AIM OF THE TASK – Your answer should consist only of the lines below from the one with "insert_front();" through the one with "joint for joint", copied exactly.

INFORMATION SUPPLIED –
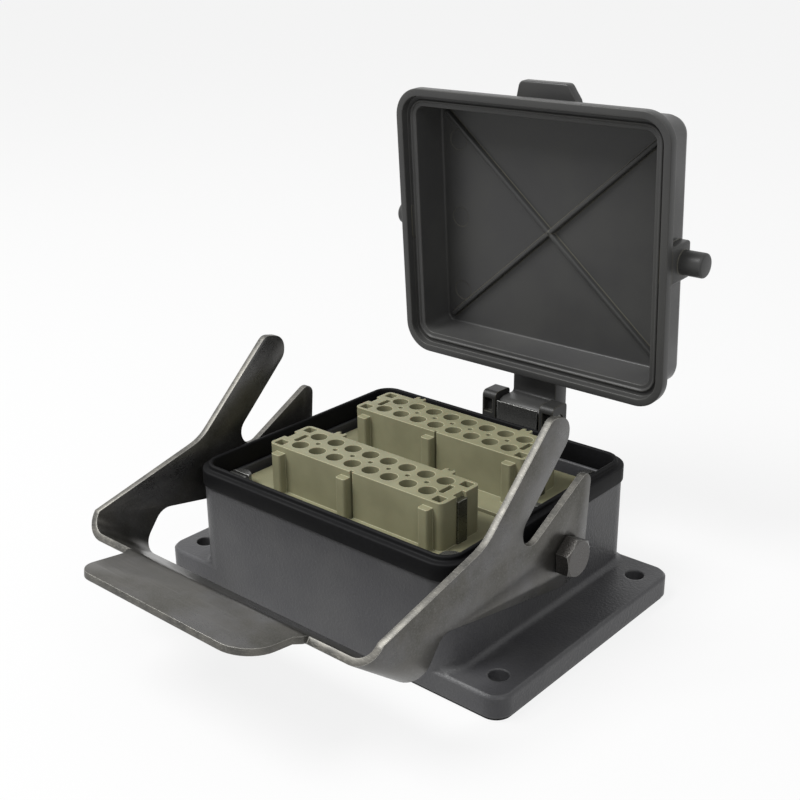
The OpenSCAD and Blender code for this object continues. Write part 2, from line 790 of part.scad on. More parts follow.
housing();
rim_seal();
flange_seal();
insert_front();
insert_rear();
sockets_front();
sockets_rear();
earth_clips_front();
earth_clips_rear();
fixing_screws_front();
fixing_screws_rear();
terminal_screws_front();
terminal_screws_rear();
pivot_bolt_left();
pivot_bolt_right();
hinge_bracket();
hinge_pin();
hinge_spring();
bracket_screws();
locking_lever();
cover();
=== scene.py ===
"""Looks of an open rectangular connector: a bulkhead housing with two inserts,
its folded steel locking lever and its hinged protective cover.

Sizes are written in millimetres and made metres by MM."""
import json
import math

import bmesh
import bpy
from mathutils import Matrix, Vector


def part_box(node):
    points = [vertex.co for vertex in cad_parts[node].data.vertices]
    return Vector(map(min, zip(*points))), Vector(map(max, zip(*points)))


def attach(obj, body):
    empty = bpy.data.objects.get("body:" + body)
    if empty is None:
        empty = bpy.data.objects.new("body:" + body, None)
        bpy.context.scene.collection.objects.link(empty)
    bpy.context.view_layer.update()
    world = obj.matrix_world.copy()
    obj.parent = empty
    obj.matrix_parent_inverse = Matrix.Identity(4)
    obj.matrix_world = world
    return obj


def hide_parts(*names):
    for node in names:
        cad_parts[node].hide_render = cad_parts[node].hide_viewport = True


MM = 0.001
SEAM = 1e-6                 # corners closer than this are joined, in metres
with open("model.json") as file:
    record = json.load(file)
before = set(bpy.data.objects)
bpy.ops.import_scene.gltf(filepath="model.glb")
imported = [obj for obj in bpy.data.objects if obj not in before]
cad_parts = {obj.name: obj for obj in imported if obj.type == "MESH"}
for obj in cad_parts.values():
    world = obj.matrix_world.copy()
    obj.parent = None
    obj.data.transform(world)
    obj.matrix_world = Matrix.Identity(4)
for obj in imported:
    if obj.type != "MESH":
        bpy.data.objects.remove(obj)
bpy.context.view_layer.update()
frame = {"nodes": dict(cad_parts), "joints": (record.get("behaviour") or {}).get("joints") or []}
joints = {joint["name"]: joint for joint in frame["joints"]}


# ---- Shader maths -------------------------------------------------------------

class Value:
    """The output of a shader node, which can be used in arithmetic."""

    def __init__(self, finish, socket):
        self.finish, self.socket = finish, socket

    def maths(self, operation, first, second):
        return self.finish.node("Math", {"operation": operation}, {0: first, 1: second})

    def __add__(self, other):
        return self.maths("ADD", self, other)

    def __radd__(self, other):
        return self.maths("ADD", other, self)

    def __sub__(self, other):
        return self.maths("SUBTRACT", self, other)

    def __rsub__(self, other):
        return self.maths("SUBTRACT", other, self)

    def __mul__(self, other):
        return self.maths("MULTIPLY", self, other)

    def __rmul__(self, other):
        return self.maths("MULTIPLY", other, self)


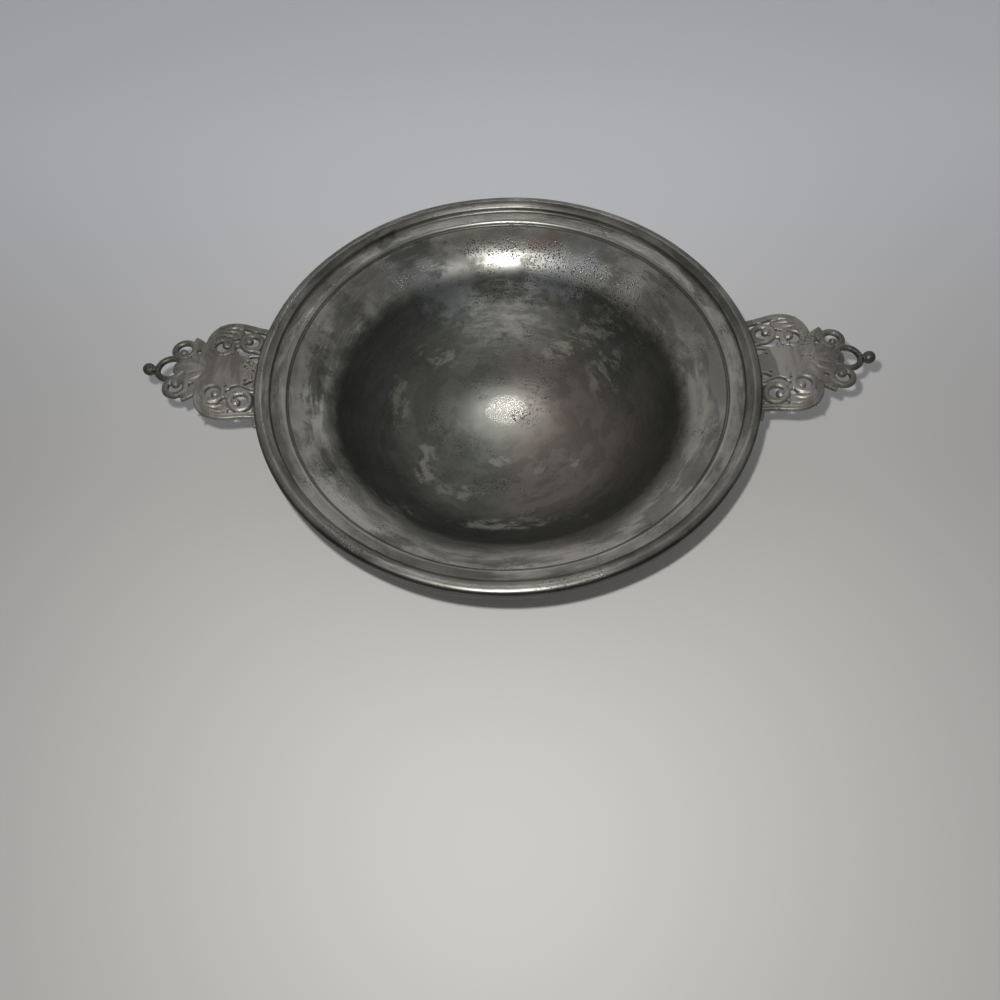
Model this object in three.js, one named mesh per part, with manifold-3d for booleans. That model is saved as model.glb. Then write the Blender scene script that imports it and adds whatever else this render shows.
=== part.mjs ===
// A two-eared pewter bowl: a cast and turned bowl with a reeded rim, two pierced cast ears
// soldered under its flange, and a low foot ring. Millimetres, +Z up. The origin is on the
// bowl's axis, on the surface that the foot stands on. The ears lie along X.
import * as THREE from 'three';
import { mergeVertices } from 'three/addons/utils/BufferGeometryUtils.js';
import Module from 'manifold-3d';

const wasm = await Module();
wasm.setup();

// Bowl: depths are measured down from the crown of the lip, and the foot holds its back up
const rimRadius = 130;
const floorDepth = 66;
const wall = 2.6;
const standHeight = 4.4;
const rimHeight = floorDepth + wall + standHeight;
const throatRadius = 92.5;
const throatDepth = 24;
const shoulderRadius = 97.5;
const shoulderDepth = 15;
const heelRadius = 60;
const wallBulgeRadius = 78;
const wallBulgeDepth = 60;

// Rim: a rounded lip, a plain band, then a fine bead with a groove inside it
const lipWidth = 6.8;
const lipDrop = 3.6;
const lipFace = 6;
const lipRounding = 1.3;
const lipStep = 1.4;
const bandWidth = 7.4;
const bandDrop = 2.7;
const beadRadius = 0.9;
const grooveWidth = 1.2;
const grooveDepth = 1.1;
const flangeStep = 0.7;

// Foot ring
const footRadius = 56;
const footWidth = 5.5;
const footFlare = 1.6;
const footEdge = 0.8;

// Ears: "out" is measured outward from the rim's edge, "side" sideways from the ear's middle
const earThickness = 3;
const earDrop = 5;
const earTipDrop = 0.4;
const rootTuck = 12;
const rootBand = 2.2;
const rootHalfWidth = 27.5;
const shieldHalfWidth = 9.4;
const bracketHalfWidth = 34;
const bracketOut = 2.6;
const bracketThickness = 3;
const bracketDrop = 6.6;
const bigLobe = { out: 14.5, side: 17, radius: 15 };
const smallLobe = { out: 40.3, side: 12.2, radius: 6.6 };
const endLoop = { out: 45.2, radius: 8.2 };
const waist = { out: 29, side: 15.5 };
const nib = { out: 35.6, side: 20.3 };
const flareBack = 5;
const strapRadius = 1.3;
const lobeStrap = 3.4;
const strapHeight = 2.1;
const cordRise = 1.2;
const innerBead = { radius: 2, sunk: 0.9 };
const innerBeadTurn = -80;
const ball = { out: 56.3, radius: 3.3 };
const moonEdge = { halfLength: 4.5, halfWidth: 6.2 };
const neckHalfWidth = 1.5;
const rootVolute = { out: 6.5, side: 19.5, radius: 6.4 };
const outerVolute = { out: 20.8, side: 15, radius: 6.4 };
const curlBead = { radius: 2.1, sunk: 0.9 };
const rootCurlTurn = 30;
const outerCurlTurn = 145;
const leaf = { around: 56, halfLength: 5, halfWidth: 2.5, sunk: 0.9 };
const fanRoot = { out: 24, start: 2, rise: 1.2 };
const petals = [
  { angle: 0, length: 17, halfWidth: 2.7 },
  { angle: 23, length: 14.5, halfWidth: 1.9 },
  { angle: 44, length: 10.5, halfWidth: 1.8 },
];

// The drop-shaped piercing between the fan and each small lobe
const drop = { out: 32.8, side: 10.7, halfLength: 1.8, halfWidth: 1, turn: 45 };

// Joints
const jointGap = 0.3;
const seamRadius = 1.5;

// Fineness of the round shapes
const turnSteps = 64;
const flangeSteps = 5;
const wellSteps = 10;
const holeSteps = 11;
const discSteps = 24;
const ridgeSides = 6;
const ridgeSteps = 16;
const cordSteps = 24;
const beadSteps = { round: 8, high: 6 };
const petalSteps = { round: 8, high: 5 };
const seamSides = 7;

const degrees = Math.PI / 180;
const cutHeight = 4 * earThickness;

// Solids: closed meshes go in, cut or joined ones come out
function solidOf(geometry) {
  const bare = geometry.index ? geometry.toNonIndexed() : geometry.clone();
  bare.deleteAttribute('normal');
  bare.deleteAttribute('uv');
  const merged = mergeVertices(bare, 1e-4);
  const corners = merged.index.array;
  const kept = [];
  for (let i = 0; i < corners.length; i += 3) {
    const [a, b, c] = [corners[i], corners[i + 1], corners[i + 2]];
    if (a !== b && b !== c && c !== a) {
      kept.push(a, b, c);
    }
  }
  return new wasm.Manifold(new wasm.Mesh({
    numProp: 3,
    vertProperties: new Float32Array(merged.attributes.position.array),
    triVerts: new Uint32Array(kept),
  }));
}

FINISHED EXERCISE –
insert_front();
insert_rear();
sockets_front();
sockets_rear();
earth_clips_front();
earth_clips_rear();
fixing_screws_front();
fixing_screws_rear();
terminal_screws_front();
terminal_screws_rear();
pivot_bolt_left();
pivot_bolt_right();
hinge_bracket();
hinge_pin();
hinge_spring();
bracket_screws();
locking_lever();
cover();
=== scene.py ===
"""Looks of an open rectangular connector: a bulkhead housing with two inserts,
its folded steel locking lever and its hinged protective cover.

Sizes are written in millimetres and made metres by MM."""
import json
import math

import bmesh
import bpy
from mathutils import Matrix, Vector


def part_box(node):
    points = [vertex.co for vertex in cad_parts[node].data.vertices]
    return Vector(map(min, zip(*points))), Vector(map(max, zip(*points)))


def attach(obj, body):
    empty = bpy.data.objects.get("body:" + body)
    if empty is None:
        empty = bpy.data.objects.new("body:" + body, None)
        bpy.context.scene.collection.objects.link(empty)
    bpy.context.view_layer.update()
    world = obj.matrix_world.copy()
    obj.parent = empty
    obj.matrix_parent_inverse = Matrix.Identity(4)
    obj.matrix_world = world
    return obj


def hide_parts(*names):
    for node in names:
        cad_parts[node].hide_render = cad_parts[node].hide_viewport = True


MM = 0.001
SEAM = 1e-6                 # corners closer than this are joined, in metres
with open("model.json") as file:
    record = json.load(file)
before = set(bpy.data.objects)
bpy.ops.import_scene.gltf(filepath="model.glb")
imported = [obj for obj in bpy.data.objects if obj not in before]
cad_parts = {obj.name: obj for obj in imported if obj.type == "MESH"}
for obj in cad_parts.values():
    world = obj.matrix_world.copy()
    obj.parent = None
    obj.data.transform(world)
    obj.matrix_world = Matrix.Identity(4)
for obj in imported:
    if obj.type != "MESH":
        bpy.data.objects.remove(obj)
bpy.context.view_layer.update()
frame = {"nodes": dict(cad_parts), "joints": (record.get("behaviour") or {}).get("joints") or []}
joints = {joint["name"]: joint for joint in frame["joints"]}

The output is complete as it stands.